— BEGIN —
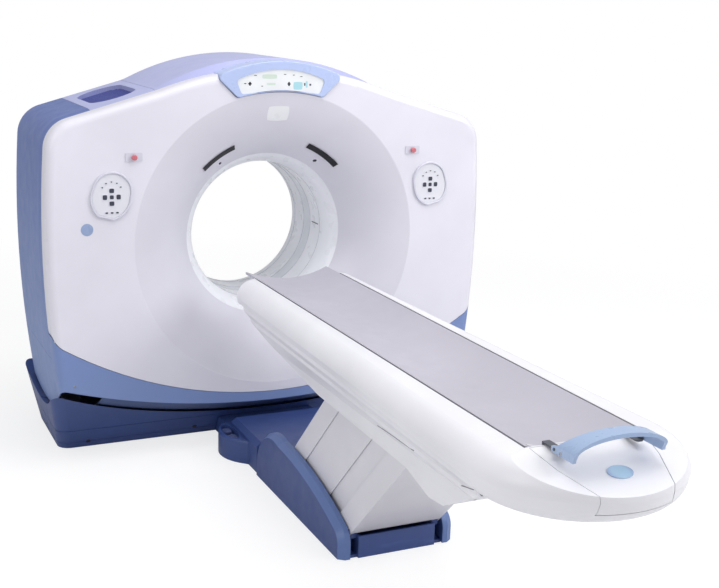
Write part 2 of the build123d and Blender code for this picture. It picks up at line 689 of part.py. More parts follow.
def pedal_pod():
    """The right foot control's body, with a sunk oval floor that holds two pedals."""
    plan = make_face([
        Polyline((POD_X0, POD_Y1), (POD_X0, POD_Y0), (POD_X0 + 42, POD_Y0 - 12)),
        ThreePointArc(
            (POD_X0 + 42, POD_Y0 - 12), (POD_X1, POD_Y0 - 120), (POD_X0 + 30, POD_Y1 + 30)
        ),
        Line((POD_X0 + 30, POD_Y1 + 30), (POD_X0, POD_Y1)),
    ])
    body = extrude(Plane.XY.offset(BASE_LIFT) * plan, POD_H)
    top = [e for e in body.edges() if e.center().Z > POD_H - 1 and e.center().X > POD_X0 + 1]
    body = fillet(top, 10)
    well = extrude(Pos(POD_X0 + 36, POD_MID_Y, POD_H) * Ellipse(32, 100), 60, both=True)
    floor_z = POD_H - 26
    body -= well & box(0, 999, -999, 0, floor_z, 400)
    for y in (POD_MID_Y + PEDAL_Y, POD_MID_Y - PEDAL_Y):
        for end in (-PEDAL_PIN, PEDAL_PIN - 6):
            x = POD_X0 + PEDAL_AXIS
            body += box(x - 9, x + 9, y + end, y + end + 6, floor_z - 1, PEDAL_Z - 3)
        body -= rod((x, y - PEDAL_PIN - 1, PEDAL_Z - 2), (0, 1, 0), 5 + FIT, 2 * PEDAL_PIN + 2)
    return body

def pedal(k):
    """One pedal in the right pod, hinged at its inner end."""
    y = POD_MID_Y + (PEDAL_Y if k == 0 else -PEDAL_Y)
    plate = box(POD_X0 + 17, POD_X0 + 55, y - 28, y + 28, PEDAL_Z, PEDAL_Z + 7)
    plate = fillet(plate.edges().filter_by(Axis.Z), 12)
    for n in range(3):
        x = POD_X0 + 26 + n * 10
        plate += box(x - 2, x + 2, y - 20, y + 20, PEDAL_Z + 6, PEDAL_Z + 9)
    stem = rod((POD_X0 + PEDAL_AXIS, y - PEDAL_PIN, PEDAL_Z - 2), (0, 1, 0), 5, 2 * PEDAL_PIN)
    return plate + stem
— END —
Reproduce the data shown above exactly.

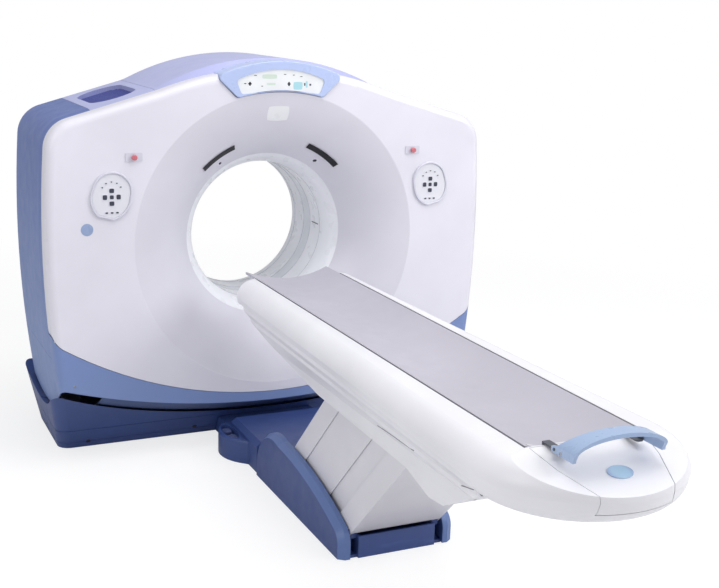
Write part 2 of the build123d and Blender code for this picture. It picks up at line 689 of part.py. More parts follow.
def pedal_pod():
    """The right foot control's body, with a sunk oval floor that holds two pedals."""
    plan = make_face([
        Polyline((POD_X0, POD_Y1), (POD_X0, POD_Y0), (POD_X0 + 42, POD_Y0 - 12)),
        ThreePointArc(
            (POD_X0 + 42, POD_Y0 - 12), (POD_X1, POD_Y0 - 120), (POD_X0 + 30, POD_Y1 + 30)
        ),
        Line((POD_X0 + 30, POD_Y1 + 30), (POD_X0, POD_Y1)),
    ])
    body = extrude(Plane.XY.offset(BASE_LIFT) * plan, POD_H)
    top = [e for e in body.edges() if e.center().Z > POD_H - 1 and e.center().X > POD_X0 + 1]
    body = fillet(top, 10)
    well = extrude(Pos(POD_X0 + 36, POD_MID_Y, POD_H) * Ellipse(32, 100), 60, both=True)
    floor_z = POD_H - 26
    body -= well & box(0, 999, -999, 0, floor_z, 400)
    for y in (POD_MID_Y + PEDAL_Y, POD_MID_Y - PEDAL_Y):
        for end in (-PEDAL_PIN, PEDAL_PIN - 6):
            x = POD_X0 + PEDAL_AXIS
            body += box(x - 9, x + 9, y + end, y + end + 6, floor_z - 1, PEDAL_Z - 3)
        body -= rod((x, y - PEDAL_PIN - 1, PEDAL_Z - 2), (0, 1, 0), 5 + FIT, 2 * PEDAL_PIN + 2)
    return body

def pedal(k):
    """One pedal in the right pod, hinged at its inner end."""
    y = POD_MID_Y + (PEDAL_Y if k == 0 else -PEDAL_Y)
    plate = box(POD_X0 + 17, POD_X0 + 55, y - 28, y + 28, PEDAL_Z, PEDAL_Z + 7)
    plate = fillet(plate.edges().filter_by(Axis.Z), 12)
    for n in range(3):
        x = POD_X0 + 26 + n * 10
        plate += box(x - 2, x + 2, y - 20, y + 20, PEDAL_Z + 6, PEDAL_Z + 9)
    stem = rod((POD_X0 + PEDAL_AXIS, y - PEDAL_PIN, PEDAL_Z - 2), (0, 1, 0), 5, 2 * PEDAL_PIN)
    return plate + stem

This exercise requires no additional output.